Ini tentu dapat dimengerti, karena dua negara di wilayah selatan dari
perhimpuann kawasan Asean itu, yaitu Singapura dan Indonesia sedang dilanda krisis
masing-masing. Dalam hal ini, Malaysia
dan Thailand
melakukan sebuah hal yang alami dan wajar, yaitu mengisi sebuah kekosongan
politik.
Lain halnya dengan wilayah selatan kawasan tersebut. Asean belum dapat menerima
Papua Nugini, Timor Lorosae dan negeri-negeri pasifik sebelah barat (westem
pacific state). Maka dengan sendirinya, lebih sulit bagi Indonesia untuk
mendukung mereka secara kongret di bidang politik, sedangkan hubungan budaya
dengan wilayah tersebut masih belum berkembang secara pesat. Keeratan hubungan
budaya antara Indonesia
dengan wilayah pasifik barat daya tersebut, akan sangat ditentukan oleh
kerjasama ekonomi dan komersil. Sementara itu, peranan Malaysia di wilayah sebelah utara di kawasan
Asean itu berjalan sangat cepat, tidak seperti peranan politik Indonesia di
wilayah selatan di kawasan tersebut, yang terasa tidak bertambah sama sekali.

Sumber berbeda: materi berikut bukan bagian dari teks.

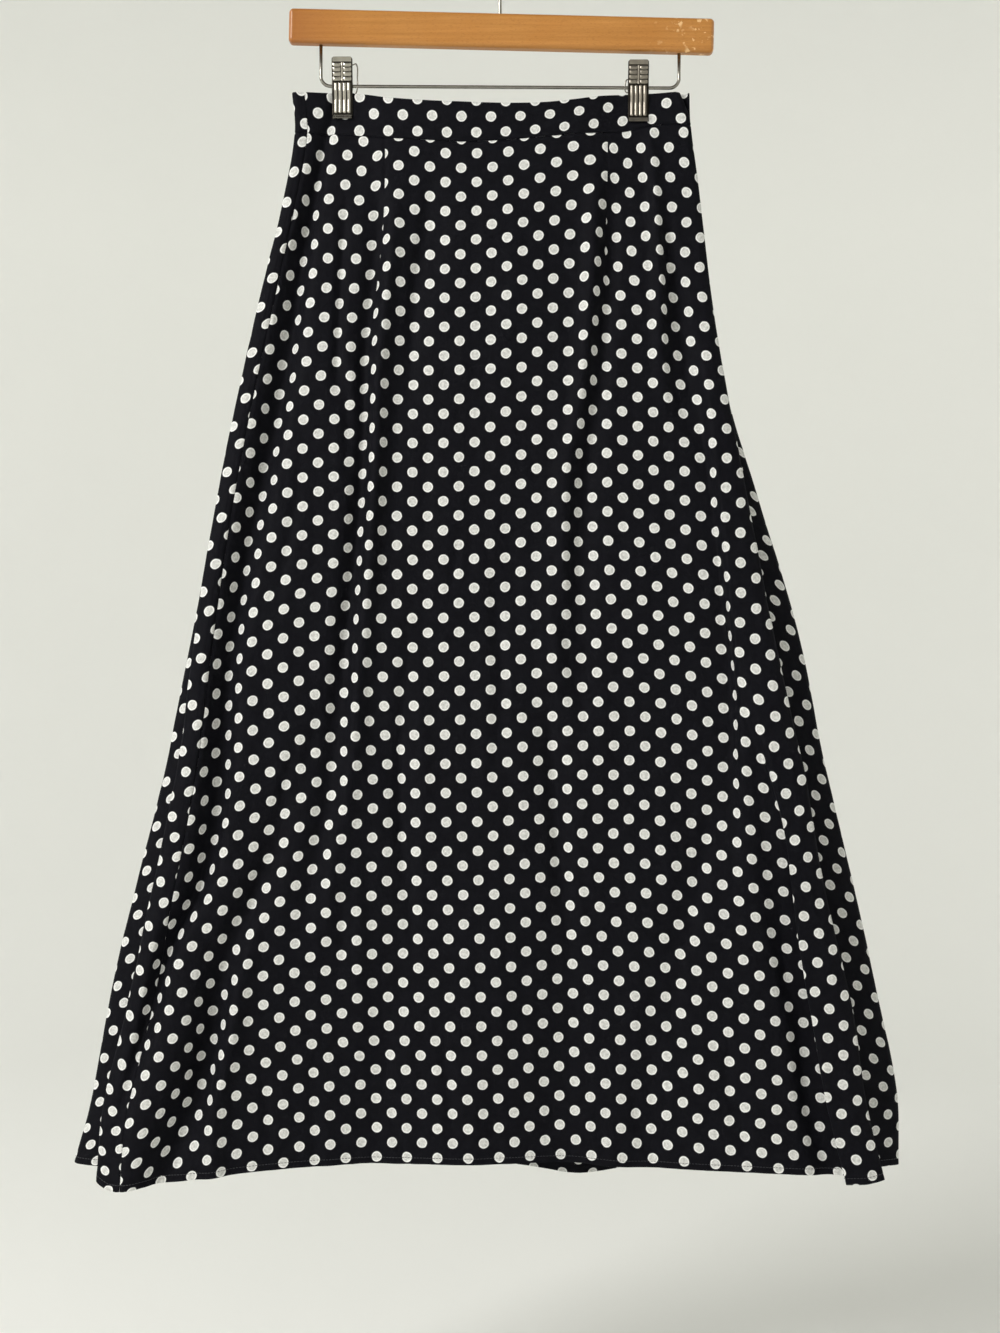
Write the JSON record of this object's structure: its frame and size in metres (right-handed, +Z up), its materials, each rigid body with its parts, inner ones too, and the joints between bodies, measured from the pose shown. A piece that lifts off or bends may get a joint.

Sudah tentu, antara peranan politik Indonesia
dan peranan budaya Malaysia
di wilayah masing-masing itu, harus disambungkan secara baik. Dalam hal ini,
keraton Surakarta Hadiningrat mempunyai peluang sangat besar mengembangkan
peranan kedua bangsa serumpun itu. Inilah yang harus senantiasa menjadi
pegangan dalam meninjau posisi keraton dalam hubungan itu. Dan ini adalah
peranan alami, yang bagaimanapun juga tidak akan dapat diimbangi oleh hubungan
yang direkayasa dan berlangsung tidak alami. Dalam hal ini, kita tidak
memerlukan intervensi khusus. Mudah sekali untuk menyatakan hal itu, namun
sangat sulit untuk menyatakannya, bukan?